Pittsburgh's Urban Redevelopment Authority agreed yesterday to pass on $500,000 from the state's Growing Greener II fund to help the Manchester Citizens Corp. and Fourth River Development to reconnect Juniata Street through the site of the former American Electric plant, and rework water and sewer lines. The bill for clearing the site and putting in the first five of an eventual 31 houses is expected to be $3 million, said Mark Schneider of Fourth River. Much of that will be publicly funded.

"There's an awful lot of public subsidy," said state Sen. Jim Ferlo, a URA board member, before voting for the project.

Mr. Schneider said that connecting the two parts of Juniata Street will cost $1.29 million, and preparing the site is expensive.

"I think it will do good for the market in Manchester," said Jerome Jackson, associate director of the nonprofit Manchester Citizens Corp. He said that homes two blocks from the site already sell for around $200,000, and the addition of new housing could keep that trend strong.

Mr. Schneider said the homes would have three or four bedrooms and sell for $179,000 to $255,000. The development team is putting together a mortgage program to help lower-income buyers get fixed-rate loans with interest rates below 4 percent.

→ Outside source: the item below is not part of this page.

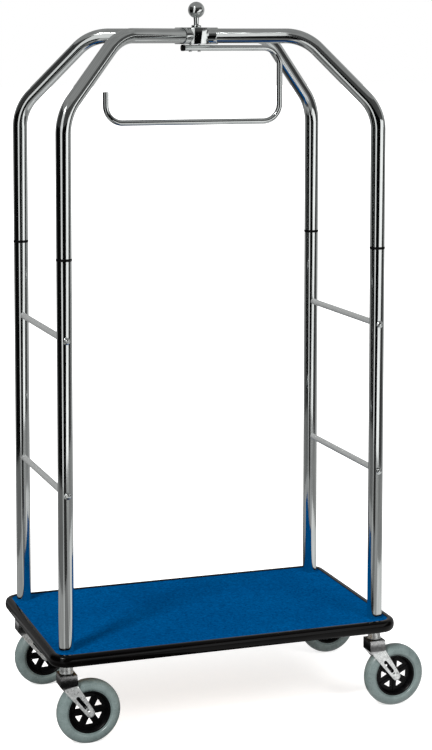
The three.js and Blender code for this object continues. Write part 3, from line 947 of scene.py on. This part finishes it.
def wheel_rim(corner):
    """A deep dish on both sides, a boss round the axle and a middle web with six windows."""
    node = "wheel_rim_" + corner
    low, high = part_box(node)
    centre = middle(node)
    place = Matrix.Translation(centre) @ TO_FRONT
    bm = bmesh.new()
    dish = [(0.0445, -WEB_HALF), (0.0462, -WEB_HALF - 0.003), (0.0492, -RIM_HALF + 0.0008)]
    dish += [(0.0500, -RIM_HALF), (RIM_RADIUS - 0.001, -RIM_HALF), (RIM_RADIUS, -RIM_HALF + 0.001)]
    revolve(bm, both_sides(dish), 96, place)
    bore = AXLE_RADIUS + GAP
    boss_half = (high.y - low.y) / 2
    boss = [(bore, -boss_half), (0.0098, -boss_half), (0.0108, -boss_half + 0.001)]
    boss += [(0.0125, -WEB_HALF - 0.002), (0.0145, -WEB_HALF)]
    revolve(bm, both_sides(boss), 64, place)
    holes = [circle(0, 0, bore)]
    pitch = 360 / WINDOWS
    root, tip, side = 0.0135, 0.0455, 0.0009
    rib = [(root, -side), (tip, -side), (tip, side), (root, side)]
    rib_half = WEB_HALF + 0.0025
    for i in range(WINDOWS):
        bearing = pitch * i + WHEEL_TURN[corner]
        window_at = Matrix.Rotation(math.radians(bearing), 2) @ Vector((WINDOW_DISTANCE, 0))
        window = arc(*window_at, WINDOW_REACH, bearing + 180, bearing + 420, steps=2)
        holes.append(rounded_outline(window, 0.0012))
        between = Matrix.Rotation(math.radians(bearing + pitch / 2), 4, "Z")
        prism(bm, rib, [], -rib_half, rib_half, place @ between, edge=0.0003)
    prism(bm, circle(0, 0, WEB_RADIUS, 96), holes, -WEB_HALF, WEB_HALF, place, edge=0.0005)
    return stand_for(new_object("dished_" + node, bm, 30), node)


def wheel_tyre(corner):
    """Solid rubber with a nearly flat tread, round shoulders and a bead line beside the rim."""
    node = "wheel_tyre_" + corner
    low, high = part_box(node)
    centre = middle(node)
    radius = (high.x - low.x) / 2
    half = (high.y - low.y) / 2
    bore = RIM_RADIUS + GAP
    bead = bore + 0.0022
    bead_half = 0.0155
    belly = 0.061  # radius where the tyre is widest
    tread_half = 0.0025
    side = [(bore, -0.0146), (bore + 0.0004, -0.0158), (bead - 0.0006, -0.0164), (bead, -0.0158)]
    for step in range(1, 7):
        angle = math.radians(90 - 15 * step)
        across = bead_half + (half - bead_half) * math.cos(angle)
        side.append((belly - (belly - bead) * math.sin(angle), -across))
    for step in range(1, 19):
        angle = math.radians(5 * step)
        across = tread_half + (half - tread_half) * math.cos(angle)
        side.append((belly + (radius - belly) * math.sin(angle), -across))
    bm = bmesh.new()
    revolve(bm, both_sides(side), 128, Matrix.Translation(centre) @ TO_FRONT)
    return stand_for(new_object("moulded_" + node, bm, 40), node)


# ---- Pieces kept from the CAD ----


def finish_kept_parts():
    """CAD parts with nothing to add to their shape get their finish and a softened edge."""
    kept = ["deck_board", "cross_channel_left", "cross_channel_right"]
    kept += ["post_insert_" + corner for corner in CORNERS]
    for node in kept:
        part = frame["nodes"][node]
        part.data.materials.clear()
        part.data.materials.append(FINISHES[slot_of[node]])
        softened = part.modifiers.new("soft edges", "BEVEL")
        softened.width = 0.0006
        softened.segments = 2
        softened.limit_method = "ANGLE"


# ---- Stage ----


def only_in_reflections(made):
    made.visible_camera = False
    made.visible_diffuse = False
    made.visible_transmission = False
    made.visible_shadow = False
    return made


def only_in_view(made):
    made.visible_diffuse = False
    made.visible_glossy = False
    made.visible_transmission = False
    made.visible_shadow = False
    return made


def light_alone(name):
    """A material that is nothing but a light, with its emission node."""
    n = Nodes(name)
    n.tree.nodes.remove(n.shader)
    n.material.cycles.emission_sampling = "NONE"
    return n, n.add("ShaderNodeEmission")


def glow(name, brightness):
    """A soft light that varies a little from place to place, as cloth does."""
    n, light = light_alone(name)
    folds = n.ramp(n.noise(2.2, detail=5), [(0.3, 0.8 * brightness), (0.7, 1.2 * brightness)])
    n.link(folds, light.inputs["Color"])
    n.link(light.outputs["Emission"], n.surface)
    return n.material


def reflected_studio():
    """The studio as polished metal sees it: soft boxes and dark cloth all round the cart.

    Each sector starts at two bearings, low and high, in degrees from the camera's own. Its glows are
    those of four rings of floor, from under the deck outwards, and of the wall, lower and upper."""
    # In every sector the first floor ring, under the deck, glows at 0.02: painted shadow of the deck, seen
    # only in reflections.
    sectors = [
        (-180, -180, 0.02, 0.03, 0.08, 0.18, 0.27, 0.27),
        (-125, -125, 0.02, 0.15, 0.38, 0.28, 0.20, 0.20),
        (-106, -108, 0.02, 0.12, 0.34, 0.15, 0.003, 0.04),
        (-37, -40, 0.02, 0.15, 0.50, 0.45, 0.85, 0.85),
        (-25, -13, 0.02, 0.03, 0.20, 0.03, 0.002, 0.06),
        (10, 48, 0.02, 0.60, 0.36, 0.35, 1.15, 0.08),
        (45, 92, 0.02, 0.75, 0.70, 0.25, 0.05, 0.42),
        (100, 112, 0.02, 0.60, 0.60, 0.35, 0.42, 0.42),
        (140, 140, 0.02, 0.30, 0.35, 0.35, 0.42, 0.42),
    ]
    step_degrees = 4
    ceiling = 0.27
    wall_middle = 2.0
    rims = [(0.0, 0.0), (0.38, 0.0), (1.0, 0.0), (1.8, 0.0), (3.2, 0.0), (3.2, 2.0), (3.2, 3.8)]
    camera_bearing = -18.6
    lift = 0.0015  # just over the floor and the veil
    bm = bmesh.new()
    levels = []
    for index, (start_low, start_high, *glows) in enumerate(sectors):
        end_low, end_high = (180, 180) if index + 1 == len(sectors) else sectors[index + 1][:2]
        count = max(2, round((end_low - start_low) / step_degrees))
        for inner, outer, level in zip(rims, rims[1:], glows):
            if level not in levels:
                levels.append(level)
            for k in range(count):
                quad = []
                for radius, height, share in ((*inner, k), (*outer, k), (*outer, k + 1), (*inner, k + 1)):
                    raised = min(height / wall_middle, 1.0)
                    start = start_low + (start_high - start_low) * raised
                    end = end_low + (end_high - end_low) * raised
                    bearing = math.radians(camera_bearing + start + (end - start) * share / count)
                    at = (radius * math.sin(bearing), -radius * math.cos(bearing), height + lift)
                    if at not in quad:
                        quad.append(at)
                face = bm.faces.new([bm.verts.new(at) for at in quad])
                face.material_index = levels.index(level)
    radius, height = rims[-1]
    face = bm.faces.new([bm.verts.new((x, y, height + lift)) for x, y in circle(0, 0, radius, 48)])
    face.material_index = len(levels)
    levels.append(ceiling)
    studio = new_object("reflected_studio", bm)
    for index, level in enumerate(levels):
        studio.data.materials.append(glow(f"studio_{index}", level))
    only_in_reflections(studio)


def square(name, half, height):
    """A flat square that faces up."""
    mesh = bpy.data.meshes.new(name)
    corners = [(-half, -half), (half, -half), (half, half), (-half, half)]
    mesh.from_pydata([(x, y, height) for x, y in corners], [], [(0, 1, 2, 3)])
    made = bpy.data.objects.new(name, mesh)
    bpy.context.scene.collection.objects.link(made)
    return made


def floor():
    """A pale matt floor that doesn't hide the cart from below."""
    n = Nodes("pale_floor")
    n.colour(n.ramp(n.noise(3, detail=3), [(0.3, 0.66), (0.7, 0.70)]))
    n.set(Roughness=0.9, Specular_IOR_Level=0.1)
    see_through = n.add("ShaderNodeBsdfTransparent")
    sides = n.add("ShaderNodeMixShader")
    facing = n.add("ShaderNodeNewGeometry")
    n.link(facing.outputs["Backfacing"], sides.inputs["Fac"])
    n.link(n.shader.outputs["BSDF"], sides.inputs[1])
    n.link(see_through.outputs["BSDF"], sides.inputs[2])
    n.link(sides.outputs["Shader"], n.surface)
    ground = square("floor", half=60.0, height=0.0)
    ground.data.materials.append(n.material)
    ground.visible_glossy = False


def backdrop():
    """A white surrounding that only the camera sees."""
    bm = bmesh.new()
    bmesh.ops.create_icosphere(bm, subdivisions=3, radius=75.0)
    made = only_in_view(new_object("backdrop", bm))
    n, light = light_alone("backdrop")
    n.link(light.outputs["Emission"], n.surface)
    made.data.materials.append(n.material)


def veil():
    """A thin light over the floor that only the camera sees, and only from above."""
    made = only_in_view(square("veil", half=60.0, height=0.0008))
    n, light = light_alone("veil")
    facing = n.add("ShaderNodeNewGeometry")
    strength = n.add("ShaderNodeMapRange")
    strength.inputs["To Min"].default_value = 0.68
    strength.inputs["To Max"].default_value = 0.0
    n.link(facing.outputs["Backfacing"], strength.inputs["Value"])
    n.link(strength.outputs["Result"], light.inputs["Strength"])
    see_through = n.add("ShaderNodeBsdfTransparent")
    both = n.add("ShaderNodeAddShader")
    n.link(light.outputs["Emission"], both.inputs[0])
    n.link(see_through.outputs["BSDF"], both.inputs[1])
    n.link(both.outputs["Shader"], n.surface)
    made.data.materials.append(n.material)


def soft_sun(name, towards, spread, power, shines):
    """A distant light of a given angular width in degrees, shining in a direction.

    It leaves highlights on glossy pieces only if it shines."""
    light = bpy.data.lights.new(name, "SUN")
    light.angle = math.radians(spread)
    light.energy = power
    lamp = bpy.data.objects.new(name, light)
    lamp.rotation_mode = "QUATERNION"
    lamp.rotation_quaternion = Vector(towards).to_track_quat("-Z", "Y")
    lamp.visible_glossy = shines
    bpy.context.scene.collection.objects.link(lamp)


def lights():
    """A pale world, a key light from the left and a weaker fill from the front."""
    world = bpy.data.worlds.new("pale studio")
    world.use_nodes = True
    world.node_tree.nodes["Background"].inputs["Color"].default_value = (1, 1, 1, 1)
    world.node_tree.nodes["Background"].inputs["Strength"].default_value = 0.6
    bpy.context.scene.world = world
    soft_sun("key", (1.0, 0.84, -1.2), spread=11, power=3.3, shines=True)
    soft_sun("fill", (-0.3, 1.0, -0.9), spread=20, power=1.2, shines=False)
    bpy.context.scene.view_settings.view_transform = "Standard"


def camera():
    """Nearly level with the cart's top, at its left front, looking slightly down, the lens shifted down."""
    deck = middle("deck_carpet")
    deck_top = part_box("deck_carpet")[1].z
    data = bpy.data.cameras.new("camera")
    data.sensor_width = 36.0
    data.lens = 90.2534
    data.shift_y = -0.23333
    data.clip_start = 0.1
    data.clip_end = 200.0
    made = bpy.data.objects.new("camera", data)
    left, in_front, above = 1.54787, 4.60922, 1.50198
    yaw, pitch, roll = (math.radians(angle) for angle in (19.165, -4.931, 0.038))
    ahead = Vector((math.sin(yaw) * math.cos(pitch), math.cos(yaw) * math.cos(pitch), math.sin(pitch)))
    right = Vector((math.cos(yaw), -math.sin(yaw), 0))
    up = right.cross(ahead)
    rolled_right = right * math.cos(roll) + up * math.sin(roll)
    rolled_up = up * math.cos(roll) - right * math.sin(roll)
    place = Matrix.Translation((deck.x - left, deck.y - in_front, deck_top + above))
    made.matrix_world = place @ Matrix((rolled_right, rolled_up, -ahead)).transposed().to_4x4()
    bpy.context.scene.collection.objects.link(made)
    bpy.context.scene.camera = made


# ---- The cart ----

carpet()
bumper()
for corner in CORNERS:
    post_tube(corner)
    joint_ring(corner)
    arch(corner)
    caster_mount(corner)
    caster_fork(corner)
    caster_axle(corner)
    wheel_rim(corner)
    wheel_tyre(corner)
for level in ("upper", "lower"):
    for side in ("left", "right"):
        side_rail(level, side)
        for end in ("front", "back"):
            rail_bolt(level, end, side)
hub()
finial()
finial_collar()
garment_rail()
garment_cap()
for side in ("left", "right"):
    garment_screw(side)
finish_kept_parts()
floor()
backdrop()
veil()
reflected_studio()
lights()
camera()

Groundbreaking could occur in March.

The URA board also voted to commit $2.75 million of its Pittsburgh Development Fund to cover cost overruns at the emerging $321 million Consol Energy Center, if ticket surcharges and other leftover money don't fill a gap. That's the final approval needed to cover the overruns.

The board also voted to pay Sal Williams Real Estate $240,000 for an option to buy property around the intersection of Dinwiddie and Colwell streets in the Lower Hill District. The firm must use the payment to make promised community agreements, and the URA gets to count the payment against the cost of the properties if it later buys them for their appraised value.

URA Executive Director Rob Stephany said there is not yet a development plan for the parcels.